▶ [What is expected] Where a line in the listing contains the string "their", copy that line out.
+++ Data for this task
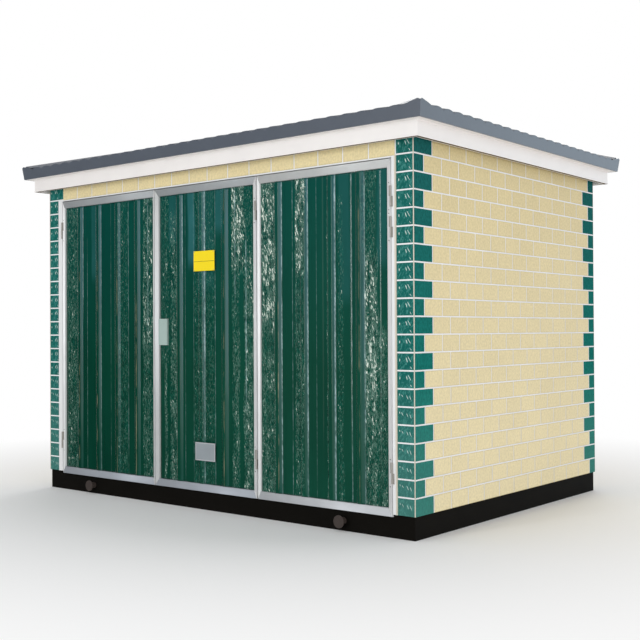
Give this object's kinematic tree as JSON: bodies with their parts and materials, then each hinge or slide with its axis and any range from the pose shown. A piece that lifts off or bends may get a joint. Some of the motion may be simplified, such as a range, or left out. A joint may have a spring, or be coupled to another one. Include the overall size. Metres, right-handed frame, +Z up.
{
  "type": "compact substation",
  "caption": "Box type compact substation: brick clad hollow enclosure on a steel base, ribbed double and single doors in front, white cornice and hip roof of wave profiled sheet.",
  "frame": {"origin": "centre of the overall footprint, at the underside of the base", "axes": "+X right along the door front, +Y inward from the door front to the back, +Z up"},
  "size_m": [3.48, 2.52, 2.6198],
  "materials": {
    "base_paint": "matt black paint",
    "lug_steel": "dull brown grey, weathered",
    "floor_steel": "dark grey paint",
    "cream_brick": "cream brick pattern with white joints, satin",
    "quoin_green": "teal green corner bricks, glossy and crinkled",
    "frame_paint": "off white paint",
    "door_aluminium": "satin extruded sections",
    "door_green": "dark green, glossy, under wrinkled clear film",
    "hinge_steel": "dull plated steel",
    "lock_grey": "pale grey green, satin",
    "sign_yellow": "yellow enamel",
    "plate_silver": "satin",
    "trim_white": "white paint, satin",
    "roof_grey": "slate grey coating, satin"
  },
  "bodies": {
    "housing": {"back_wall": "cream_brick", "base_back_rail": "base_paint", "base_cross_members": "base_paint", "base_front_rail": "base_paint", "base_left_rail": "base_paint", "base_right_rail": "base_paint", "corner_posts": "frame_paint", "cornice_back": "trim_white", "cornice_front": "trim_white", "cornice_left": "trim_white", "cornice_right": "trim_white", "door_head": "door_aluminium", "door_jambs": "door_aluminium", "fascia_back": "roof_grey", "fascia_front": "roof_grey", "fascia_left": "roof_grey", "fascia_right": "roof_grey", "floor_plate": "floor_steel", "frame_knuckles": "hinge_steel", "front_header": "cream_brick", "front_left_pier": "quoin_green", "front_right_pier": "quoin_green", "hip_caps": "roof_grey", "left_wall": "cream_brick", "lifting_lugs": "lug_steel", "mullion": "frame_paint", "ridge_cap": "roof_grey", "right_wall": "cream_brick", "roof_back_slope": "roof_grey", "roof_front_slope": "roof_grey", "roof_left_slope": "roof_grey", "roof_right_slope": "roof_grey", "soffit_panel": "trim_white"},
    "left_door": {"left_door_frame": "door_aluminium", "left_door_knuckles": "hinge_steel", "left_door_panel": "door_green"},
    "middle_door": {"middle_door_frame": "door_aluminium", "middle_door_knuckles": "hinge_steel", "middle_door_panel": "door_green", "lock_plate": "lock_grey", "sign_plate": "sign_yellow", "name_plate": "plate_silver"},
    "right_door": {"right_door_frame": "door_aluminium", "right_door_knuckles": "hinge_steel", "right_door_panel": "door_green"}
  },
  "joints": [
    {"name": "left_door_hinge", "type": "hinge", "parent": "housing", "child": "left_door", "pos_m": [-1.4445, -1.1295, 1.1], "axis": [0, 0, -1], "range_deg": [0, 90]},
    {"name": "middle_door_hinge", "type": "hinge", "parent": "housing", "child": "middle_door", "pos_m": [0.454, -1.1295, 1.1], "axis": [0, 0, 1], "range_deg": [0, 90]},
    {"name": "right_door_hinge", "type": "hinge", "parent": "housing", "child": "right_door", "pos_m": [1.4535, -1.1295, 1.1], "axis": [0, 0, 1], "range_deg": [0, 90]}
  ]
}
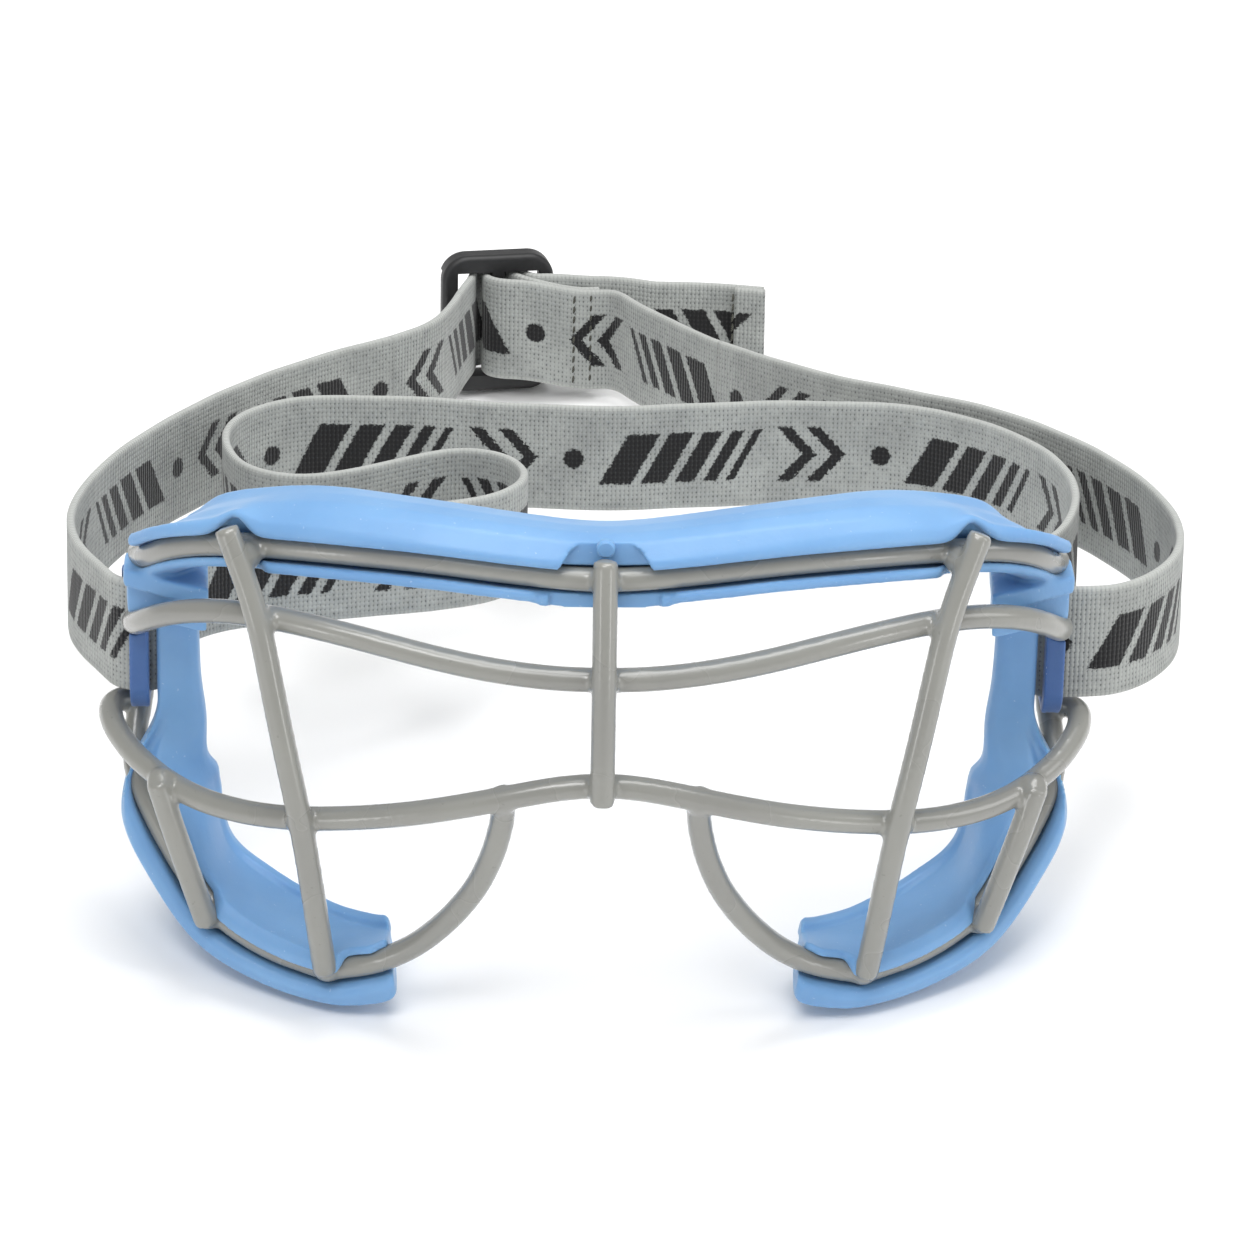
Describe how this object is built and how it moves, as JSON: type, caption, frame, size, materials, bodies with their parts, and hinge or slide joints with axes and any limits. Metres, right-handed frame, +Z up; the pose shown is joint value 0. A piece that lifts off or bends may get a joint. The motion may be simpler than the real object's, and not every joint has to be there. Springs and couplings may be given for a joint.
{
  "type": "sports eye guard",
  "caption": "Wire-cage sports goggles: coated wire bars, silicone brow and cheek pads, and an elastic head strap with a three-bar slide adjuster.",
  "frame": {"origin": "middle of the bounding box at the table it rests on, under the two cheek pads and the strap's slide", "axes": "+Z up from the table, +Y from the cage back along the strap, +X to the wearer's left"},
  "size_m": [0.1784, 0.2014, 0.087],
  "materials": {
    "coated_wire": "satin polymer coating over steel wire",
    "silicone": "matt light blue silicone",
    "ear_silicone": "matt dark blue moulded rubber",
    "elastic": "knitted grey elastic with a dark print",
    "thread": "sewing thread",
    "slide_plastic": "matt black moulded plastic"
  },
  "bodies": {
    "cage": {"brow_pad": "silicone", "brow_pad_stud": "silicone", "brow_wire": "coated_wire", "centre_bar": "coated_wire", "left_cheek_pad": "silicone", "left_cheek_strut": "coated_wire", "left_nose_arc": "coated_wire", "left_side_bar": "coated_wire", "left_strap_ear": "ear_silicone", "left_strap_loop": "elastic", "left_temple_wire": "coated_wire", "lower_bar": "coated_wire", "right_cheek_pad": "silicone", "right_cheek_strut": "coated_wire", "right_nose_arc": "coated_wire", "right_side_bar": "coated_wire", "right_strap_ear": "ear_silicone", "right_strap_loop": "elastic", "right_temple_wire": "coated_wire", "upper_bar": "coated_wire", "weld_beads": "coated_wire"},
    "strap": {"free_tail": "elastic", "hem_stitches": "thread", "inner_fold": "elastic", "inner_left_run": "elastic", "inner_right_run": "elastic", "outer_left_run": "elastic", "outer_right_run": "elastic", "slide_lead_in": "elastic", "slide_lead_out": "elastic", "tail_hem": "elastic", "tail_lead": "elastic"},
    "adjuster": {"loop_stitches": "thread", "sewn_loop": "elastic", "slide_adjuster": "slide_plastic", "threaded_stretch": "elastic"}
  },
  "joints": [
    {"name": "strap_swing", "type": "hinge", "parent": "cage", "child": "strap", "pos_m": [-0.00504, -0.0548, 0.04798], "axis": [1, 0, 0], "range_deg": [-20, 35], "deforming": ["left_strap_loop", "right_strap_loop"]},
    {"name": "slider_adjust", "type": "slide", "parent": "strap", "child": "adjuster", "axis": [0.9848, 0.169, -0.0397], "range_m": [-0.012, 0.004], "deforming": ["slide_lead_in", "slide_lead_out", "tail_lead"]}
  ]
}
++++++
▶ [Result]
Give this object's kinematic tree as JSON: bodies with their parts and materials, then each hinge or slide with its axis and any range from the pose shown. A piece that lifts off or bends may get a joint. Some of the motion may be simplified, such as a range, or left out. A joint may have a spring, or be coupled to another one. Include the overall size. Metres, right-handed frame, +Z up.
Describe how this object is built and how it moves, as JSON: type, caption, frame, size, materials, bodies with their parts, and hinge or slide joints with axes and any limits. Metres, right-handed frame, +Z up; the pose shown is joint value 0. A piece that lifts off or bends may get a joint. The motion may be simpler than the real object's, and not every joint has to be there. Springs and couplings may be given for a joint.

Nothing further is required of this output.